Object modeling scripts

· · · · ·

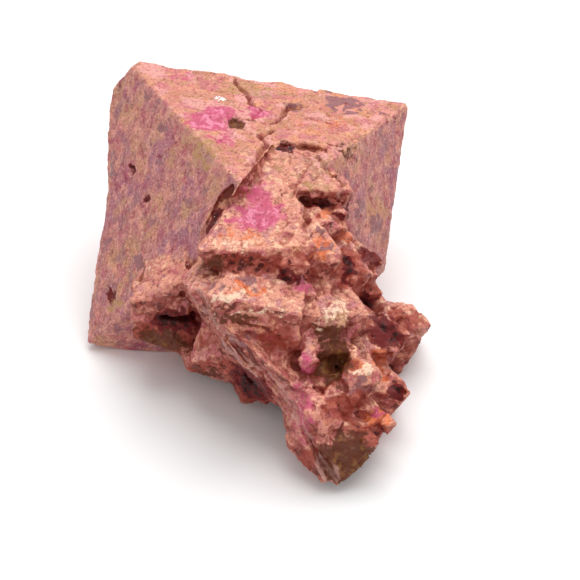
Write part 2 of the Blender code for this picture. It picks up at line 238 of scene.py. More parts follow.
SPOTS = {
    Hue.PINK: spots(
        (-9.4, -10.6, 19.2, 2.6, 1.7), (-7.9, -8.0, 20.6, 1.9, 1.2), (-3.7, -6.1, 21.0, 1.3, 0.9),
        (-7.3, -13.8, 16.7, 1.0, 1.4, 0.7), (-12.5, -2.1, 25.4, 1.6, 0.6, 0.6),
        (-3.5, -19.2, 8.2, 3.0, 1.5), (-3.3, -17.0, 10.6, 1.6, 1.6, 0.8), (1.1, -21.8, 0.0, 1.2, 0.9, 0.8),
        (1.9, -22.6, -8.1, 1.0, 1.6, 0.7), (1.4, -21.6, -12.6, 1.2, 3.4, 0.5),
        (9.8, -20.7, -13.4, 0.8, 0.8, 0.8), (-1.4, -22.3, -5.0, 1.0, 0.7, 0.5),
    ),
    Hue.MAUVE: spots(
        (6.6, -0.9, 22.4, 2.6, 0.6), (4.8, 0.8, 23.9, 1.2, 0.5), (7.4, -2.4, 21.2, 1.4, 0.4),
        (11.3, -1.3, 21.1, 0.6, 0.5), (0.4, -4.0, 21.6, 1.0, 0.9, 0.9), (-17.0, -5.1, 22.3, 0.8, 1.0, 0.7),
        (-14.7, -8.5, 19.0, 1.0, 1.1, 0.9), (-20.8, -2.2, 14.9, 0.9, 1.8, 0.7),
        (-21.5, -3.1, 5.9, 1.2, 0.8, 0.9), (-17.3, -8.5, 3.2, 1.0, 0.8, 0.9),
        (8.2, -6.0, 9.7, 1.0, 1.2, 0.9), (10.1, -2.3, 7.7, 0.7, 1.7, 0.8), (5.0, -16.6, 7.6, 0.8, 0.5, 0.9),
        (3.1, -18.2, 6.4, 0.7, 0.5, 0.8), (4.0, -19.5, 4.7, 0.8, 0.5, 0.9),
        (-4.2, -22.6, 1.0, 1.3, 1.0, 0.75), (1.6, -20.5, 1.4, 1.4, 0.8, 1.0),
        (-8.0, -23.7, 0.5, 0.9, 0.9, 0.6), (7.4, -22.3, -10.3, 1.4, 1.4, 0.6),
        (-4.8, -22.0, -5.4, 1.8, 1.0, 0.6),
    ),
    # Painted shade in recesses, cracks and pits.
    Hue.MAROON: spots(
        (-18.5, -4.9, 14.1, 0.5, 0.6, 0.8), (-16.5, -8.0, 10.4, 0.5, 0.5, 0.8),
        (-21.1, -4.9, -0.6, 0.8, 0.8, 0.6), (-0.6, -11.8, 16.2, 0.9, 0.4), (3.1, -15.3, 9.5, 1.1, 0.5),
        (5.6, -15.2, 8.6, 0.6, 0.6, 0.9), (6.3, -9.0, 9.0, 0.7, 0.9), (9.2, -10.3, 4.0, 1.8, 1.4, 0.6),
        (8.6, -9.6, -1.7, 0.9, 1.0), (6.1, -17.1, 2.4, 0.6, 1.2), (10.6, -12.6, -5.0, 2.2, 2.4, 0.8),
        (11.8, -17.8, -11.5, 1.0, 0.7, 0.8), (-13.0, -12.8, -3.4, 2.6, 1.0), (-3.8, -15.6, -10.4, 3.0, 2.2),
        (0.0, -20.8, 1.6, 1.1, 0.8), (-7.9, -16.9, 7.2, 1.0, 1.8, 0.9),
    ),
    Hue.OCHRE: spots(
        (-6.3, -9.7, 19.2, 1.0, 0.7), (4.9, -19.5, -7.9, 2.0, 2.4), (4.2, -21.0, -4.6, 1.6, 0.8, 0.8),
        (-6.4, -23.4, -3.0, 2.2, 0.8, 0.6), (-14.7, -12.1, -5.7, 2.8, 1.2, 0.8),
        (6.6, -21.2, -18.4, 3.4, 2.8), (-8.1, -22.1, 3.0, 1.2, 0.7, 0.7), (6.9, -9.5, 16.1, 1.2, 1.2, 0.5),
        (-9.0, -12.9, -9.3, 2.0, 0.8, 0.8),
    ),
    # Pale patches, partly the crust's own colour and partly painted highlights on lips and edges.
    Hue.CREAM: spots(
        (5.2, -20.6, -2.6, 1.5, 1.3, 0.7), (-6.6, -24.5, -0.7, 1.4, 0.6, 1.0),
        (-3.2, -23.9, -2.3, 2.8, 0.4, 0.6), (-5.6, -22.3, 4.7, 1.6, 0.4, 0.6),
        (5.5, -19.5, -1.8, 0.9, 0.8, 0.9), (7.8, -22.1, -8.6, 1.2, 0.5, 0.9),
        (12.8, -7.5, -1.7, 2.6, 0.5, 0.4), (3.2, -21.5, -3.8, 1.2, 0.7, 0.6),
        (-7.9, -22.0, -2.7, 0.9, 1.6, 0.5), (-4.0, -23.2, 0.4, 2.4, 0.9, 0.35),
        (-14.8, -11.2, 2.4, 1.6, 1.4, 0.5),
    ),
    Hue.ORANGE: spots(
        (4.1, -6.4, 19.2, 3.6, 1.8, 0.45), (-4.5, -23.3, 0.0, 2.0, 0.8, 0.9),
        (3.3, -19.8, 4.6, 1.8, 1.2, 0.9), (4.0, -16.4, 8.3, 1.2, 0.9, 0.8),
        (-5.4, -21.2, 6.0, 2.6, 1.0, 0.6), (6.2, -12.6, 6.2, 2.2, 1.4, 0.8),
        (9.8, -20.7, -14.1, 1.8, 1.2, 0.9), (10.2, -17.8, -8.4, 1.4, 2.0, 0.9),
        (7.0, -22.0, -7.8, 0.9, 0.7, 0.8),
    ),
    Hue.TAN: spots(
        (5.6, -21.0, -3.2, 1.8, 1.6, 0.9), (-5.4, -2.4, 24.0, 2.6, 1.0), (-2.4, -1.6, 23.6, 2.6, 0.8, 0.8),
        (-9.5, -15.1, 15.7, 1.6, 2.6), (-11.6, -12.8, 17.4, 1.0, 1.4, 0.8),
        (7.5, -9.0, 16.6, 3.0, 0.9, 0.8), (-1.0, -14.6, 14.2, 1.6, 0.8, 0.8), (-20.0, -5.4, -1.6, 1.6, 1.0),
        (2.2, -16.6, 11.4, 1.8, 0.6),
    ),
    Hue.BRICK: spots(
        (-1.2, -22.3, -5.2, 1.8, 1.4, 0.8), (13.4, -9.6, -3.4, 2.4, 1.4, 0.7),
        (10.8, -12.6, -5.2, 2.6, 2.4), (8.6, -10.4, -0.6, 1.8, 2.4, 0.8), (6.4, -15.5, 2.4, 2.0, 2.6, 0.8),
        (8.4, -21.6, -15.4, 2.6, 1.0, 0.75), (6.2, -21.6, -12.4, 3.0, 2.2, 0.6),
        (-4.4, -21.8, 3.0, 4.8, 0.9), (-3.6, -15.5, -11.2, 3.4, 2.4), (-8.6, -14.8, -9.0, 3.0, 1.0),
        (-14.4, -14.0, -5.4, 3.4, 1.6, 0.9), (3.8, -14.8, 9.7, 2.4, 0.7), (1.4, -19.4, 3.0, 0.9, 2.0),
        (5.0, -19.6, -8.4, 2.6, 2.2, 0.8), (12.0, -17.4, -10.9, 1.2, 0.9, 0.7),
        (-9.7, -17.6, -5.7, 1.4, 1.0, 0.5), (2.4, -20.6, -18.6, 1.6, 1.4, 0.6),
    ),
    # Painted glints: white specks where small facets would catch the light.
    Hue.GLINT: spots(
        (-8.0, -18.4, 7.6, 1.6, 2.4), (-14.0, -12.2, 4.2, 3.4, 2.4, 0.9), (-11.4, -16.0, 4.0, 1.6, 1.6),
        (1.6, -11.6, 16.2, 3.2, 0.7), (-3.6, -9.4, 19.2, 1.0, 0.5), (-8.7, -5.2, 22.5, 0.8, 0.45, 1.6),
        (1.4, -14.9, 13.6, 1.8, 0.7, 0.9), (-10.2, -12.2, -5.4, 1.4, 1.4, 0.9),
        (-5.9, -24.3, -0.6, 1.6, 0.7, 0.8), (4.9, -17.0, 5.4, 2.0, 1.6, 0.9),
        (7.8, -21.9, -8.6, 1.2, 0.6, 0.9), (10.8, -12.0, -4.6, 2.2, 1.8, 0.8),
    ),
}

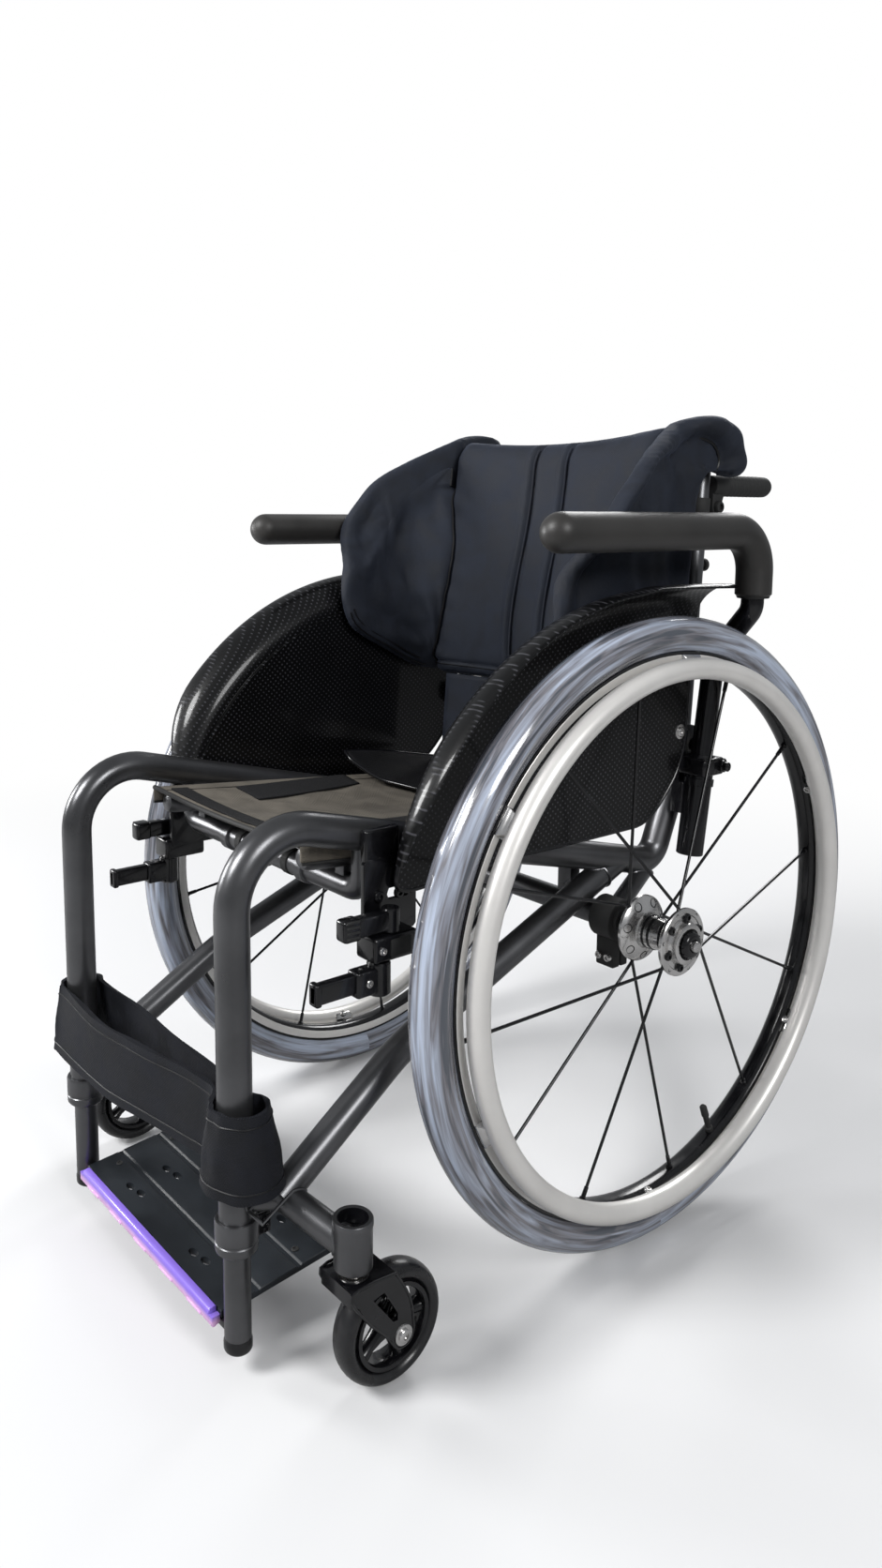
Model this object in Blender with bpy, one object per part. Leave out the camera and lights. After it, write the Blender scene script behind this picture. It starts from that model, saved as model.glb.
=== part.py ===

· · · · ·

Problem statement
Take the line with "Model this object" and all lines after it to the last line, and reproduce them exactly.

Solution for this task
Model this object in Blender with bpy, one object per part. Leave out the camera and lights. After it, write the Blender scene script behind this picture. It starts from that model, saved as model.glb.
=== part.py ===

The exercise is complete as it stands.